The hon. Lady is absolutely right that the Taliban have been undermining so much of women’s and girls’ lives in Afghanistan. We are determined to support girls in Afghanistan, including when it comes to education. I have directly discussed that with the Aga Khan Foundation to ensure that support is getting directly to girls, but we also need to push hard politically. I was very pleased to announce that the UK is politically supporting the initiative to refer Afghanistan to the International Court of Justice for violations of the convention on the elimination of all forms of discrimination against women.
I call the shadow Minister.
The treatment of women and girls by the Taliban is disgusting, and pressure must be exerted in response. The Minister will know that there are concerns about the protection of rights for women and girls and other minorities in Syria too, given the ideology of Hayat Tahrir al-Sham. Ministers have issued a statement on the future of the UK sanctions on Syria. Can the Minister give details of the measures that need to be put in place in Syria to protect those rights, and say whether such issues will be tied to future decisions on sanctions?

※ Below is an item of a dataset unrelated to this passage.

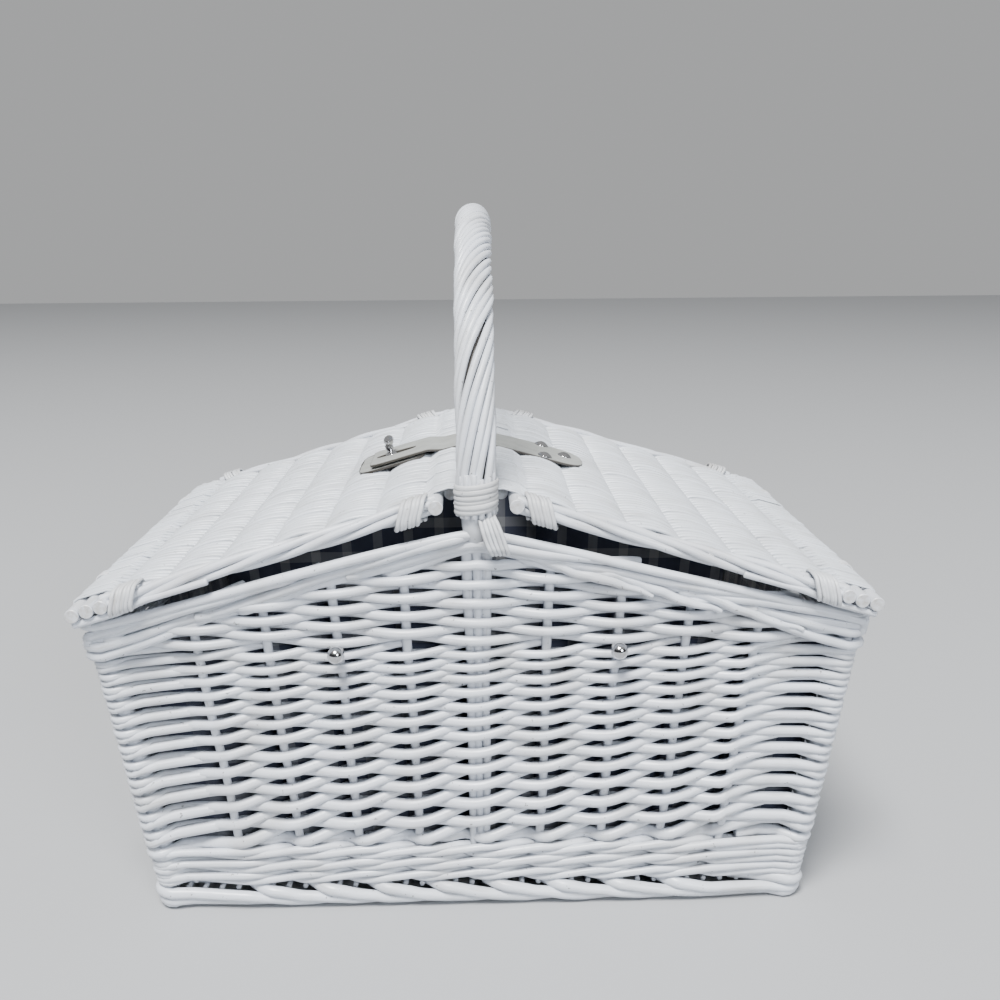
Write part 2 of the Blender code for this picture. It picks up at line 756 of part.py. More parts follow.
def makeStrap():
    """The strap: its riveted end on the right lid and its free end, which turns at the flex line."""
    anchorStations = [(*overLid(STRAP_FLEX_LINE + GAP, strapUnderside), STRAP_HALF_WIDTH)]
    anchorStations += tipStations(STRAP_RIVET_END, -1, strapUnderside)
    anchor = strapStrip("strap_anchor", anchorStations, rightLid, rightHinge)
    crest = overLid(STRAP_BEND_REACH, strapUnderside)
    stations = [(*overLid(STRAP_FLEX_LINE - GAP, strapUnderside), STRAP_HALF_WIDTH)]
    stations.append((*crest, STRAP_HALF_WIDTH))
    stations.append((0, crest[1] + STRAP_CROWN, STRAP_HALF_WIDTH))
    stations.append((-crest[0], crest[1], STRAP_HALF_WIDTH))
    stations.append((*overLid(-1.5 * STRAP_BEND_REACH, strapUnderside), STRAP_HALF_WIDTH))
    patchEnd = LOCK_OFFSET - PATCH_LENGTH / 2 - 2 * STRAP_THICKNESS
    stations.append((*overLid(-patchEnd, lockStrapUnderside), STRAP_HALF_WIDTH))
    stations += tipStations(-STRAP_SLOT_END, 1, lockStrapUnderside)
    tongue = strapStrip("strap_tongue", stations[::-1], strapFlex, (flexX, 0, flexZ))
    slot = flatShape(
        "slot_cutter",
        [stadium((SLOT_LENGTH - SLOT_WIDTH) / 2, SLOT_WIDTH / 2, 6)],
        10 * STRAP_THICKNESS,
        None,
        leftSlope,
        (alongLid(LOCK_OFFSET), 0, lockStrapUnderside),
        (0, 0, math.radians(90)),
    )
    cut(tongue, slot)

    # three dome rivets through the strap and the lid
    headFoot = strapUnderside + STRAP_THICKNESS + GAP
    tail = -LID_THICKNESS / 2 - GAP
    profile = []
    for step in range(5):
        angle = math.radians(90) * step / 4
        profile.append(
            (RIVET_HEAD_RADIUS * math.sin(angle), headFoot + RIVET_HEAD_HEIGHT * math.cos(angle))
        )
    profile += [
        (RIVET_SHANK_RADIUS, headFoot),
        (RIVET_SHANK_RADIUS, tail),
        (RIVET_HEAD_RADIUS, tail),
        (RIVET_HEAD_RADIUS, tail - RIVET_WASHER_THICKNESS),
        (0, tail - RIVET_WASHER_THICKNESS),
    ]
    for count, (x, y) in enumerate(RIVET_PLACES):
        where = (alongLid(x), -y, 0)
        turned("strap_rivet_%d" % (count + 1), profile, 12, "nickel", rightSlope, where)
        holeName = "rivet_hole_%d" % (count + 1)
        hole = cylinder(holeName, RIVET_SHANK_RADIUS + GAP, 4 * LID_THICKNESS, 12, None, rightSlope, where)
        cut(anchor, hole)
        cut(bpy.data.objects["right_lid_panel"], hole)


def makeLock():
    """The leather patch, the lock's oval base with its bore, and the turning bar."""
    along = alongLid(LOCK_OFFSET)
    flatShape(
        "strap_patch",
        [roundedRectangle(PATCH_LENGTH / 2, PATCH_WIDTH / 2, PATCH_LENGTH / 3, 4)],
        PATCH_THICKNESS,
        "leatherette",
        leftSlope,
        (along, 0, strapUnderside + PATCH_THICKNESS / 2),
    )
    baseMiddle = patchTop + GAP + LOCK_BASE_HEIGHT / 2
    base = flatShape(
        "lock_base",
        [stadium((LOCK_BASE_LENGTH - LOCK_BASE_WIDTH) / 2, LOCK_BASE_WIDTH / 2, 5)],
        LOCK_BASE_HEIGHT,
        "nickel",
        leftSlope,
        (along, 0, baseMiddle),
        (0, 0, math.radians(90)),
    )
    mouth = (along, 0, lockBaseTop)
    bore = cylinder(
        "stem_bore", LOCK_STEM_RADIUS + GAP, 2 * (LOCK_STEM_DEPTH + GAP), 12, None, leftSlope, mouth
    )
    cut(base, bore)
    mesh = bpy.data.meshes.new("lock_knob")
    form = bmesh.new()
    bmesh.ops.create_uvsphere(form, u_segments=12, v_segments=8, radius=1.0)
    quarterTurn = Matrix.Rotation(math.radians(90), 3, "X")
    bmesh.ops.rotate(form, cent=(0, 0, 0), matrix=quarterTurn, verts=form.verts)
    bmesh.ops.scale(form, vec=(LOCK_BAR_RADIUS, LOCK_BAR_LENGTH / 2, LOCK_BAR_RADIUS), verts=form.verts)
    bmesh.ops.translate(form, vec=(0, 0, LOCK_BAR_RADIUS + GAP), verts=form.verts)
    form.to_mesh(mesh)
    form.free()
    knob = place("lock_knob", mesh, "nickel", clasp)
    knob.data.shade_smooth()
    stem = cylinder(
        "stem",
        LOCK_STEM_RADIUS,
        LOCK_STEM_DEPTH + LOCK_BAR_RADIUS,
        12,
        None,
        clasp,
        (0, 0, (LOCK_BAR_RADIUS - LOCK_STEM_DEPTH) / 2 + GAP),
    )
    join(knob, stem)


for old in list(bpy.data.objects):
    bpy.data.objects.remove(old, do_unlink=True)

parts = newCollection("picnic_basket")
cutters = newCollection("cutters", hidden=True)
basket = newEmpty("basket", (0, 0, 0))
leftHinge = (-hingeX, 0, hingeZ)
rightHinge = (hingeX, 0, hingeZ)
flexX, flexZ = overLid(STRAP_FLEX_LINE, strapUnderside)
leftLid = newEmpty("left_lid", leftHinge, parent=basket)
rightLid = newEmpty("right_lid", rightHinge, parent=basket)
leftSlope = newEmpty("left_lid_slope", (0, 0, 0), (0, -lidSlope, 0), leftLid)
rightSlope = newEmpty("right_lid_slope", (0, 0, 0), (0, -lidSlope, math.pi), rightLid)
clasp = newEmpty("clasp", (alongLid(LOCK_OFFSET), 0, lockBaseTop), parent=leftSlope)
strapFlex = newEmpty("strap_flex", (flexX - hingeX, 0, flexZ - hingeZ), parent=rightLid)

makeBase()
makeWalls()
makePosts()
hingeLoops = makeHingeLoops()
makeRims()
makeLining()
makeHandle()
makeStuds()
makeLid("left", leftSlope)
makeLid("right", rightSlope)
makeStrap()
makeLock()
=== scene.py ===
import math

import bpy
import numpy as np
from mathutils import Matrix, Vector


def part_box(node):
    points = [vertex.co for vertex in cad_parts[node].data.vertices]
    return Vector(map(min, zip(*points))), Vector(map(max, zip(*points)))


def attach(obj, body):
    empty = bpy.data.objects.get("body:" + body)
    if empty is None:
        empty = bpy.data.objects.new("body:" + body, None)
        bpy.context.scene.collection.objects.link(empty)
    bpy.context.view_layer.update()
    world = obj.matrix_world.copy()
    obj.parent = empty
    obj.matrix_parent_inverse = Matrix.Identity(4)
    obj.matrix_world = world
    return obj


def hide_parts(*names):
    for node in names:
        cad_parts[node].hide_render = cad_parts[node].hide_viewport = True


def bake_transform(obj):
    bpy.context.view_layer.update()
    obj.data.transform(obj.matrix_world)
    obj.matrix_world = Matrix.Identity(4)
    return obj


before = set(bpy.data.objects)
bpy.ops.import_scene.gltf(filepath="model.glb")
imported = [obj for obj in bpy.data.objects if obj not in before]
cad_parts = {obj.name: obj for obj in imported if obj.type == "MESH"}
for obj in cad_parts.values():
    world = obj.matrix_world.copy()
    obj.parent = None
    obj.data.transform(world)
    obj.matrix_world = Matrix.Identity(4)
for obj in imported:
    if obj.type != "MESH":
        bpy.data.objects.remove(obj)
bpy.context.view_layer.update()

rng = np.random.default_rng(11)

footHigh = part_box("foot_border")[1]
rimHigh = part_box("rim_front")[1]
outerRodLow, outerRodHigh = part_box("right_lid_eave_rod_1")
hingeX = (outerRodLow.x + outerRodHigh.x) / 2
hingeZ = (outerRodLow.z + outerRodHigh.z) / 2
edgeRodLow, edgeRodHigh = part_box("right_lid_edge_rod")
ridgeX = (edgeRodLow.x + edgeRodHigh.x) / 2
ridgeZ = (edgeRodLow.z + edgeRodHigh.z) / 2
lidSlope = math.atan2(ridgeZ - hingeZ, hingeX - ridgeX)
lidLength = math.hypot(ridgeZ - hingeZ, hingeX - ridgeX)
lidHalf = outerRodHigh.y

# the basket's own outline, shared by every woven part
outline = {
    "baseHalfLength": footHigh.x,
    "baseHalfDepth": footHigh.y,
    "lengthLean": 0.1235,
    "depthLean": 0.1320,
    "eaveHeight": 0.1790,
    "rimBottomAtCorner": 0.1610,
    "rimBottomAtPeak": 0.2130,
    "peak": rimHigh.z,
}


def halfLength(z):
    return outline["baseHalfLength"] + outline["lengthLean"] * z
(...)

I am grateful to the right hon. Lady for her question, and for her passion for the protection of women and girls. Protecting them, and, indeed, religious and ethnic minorities, has been at the core of the UK’s engagement with the Syrian authorities. It was at the core of the interventions I made at the conference on Syria that I attended in Paris just a few days ago, and it is also very important in relation to the changes to sanctions that my right hon. Friend the Foreign Secretary set out.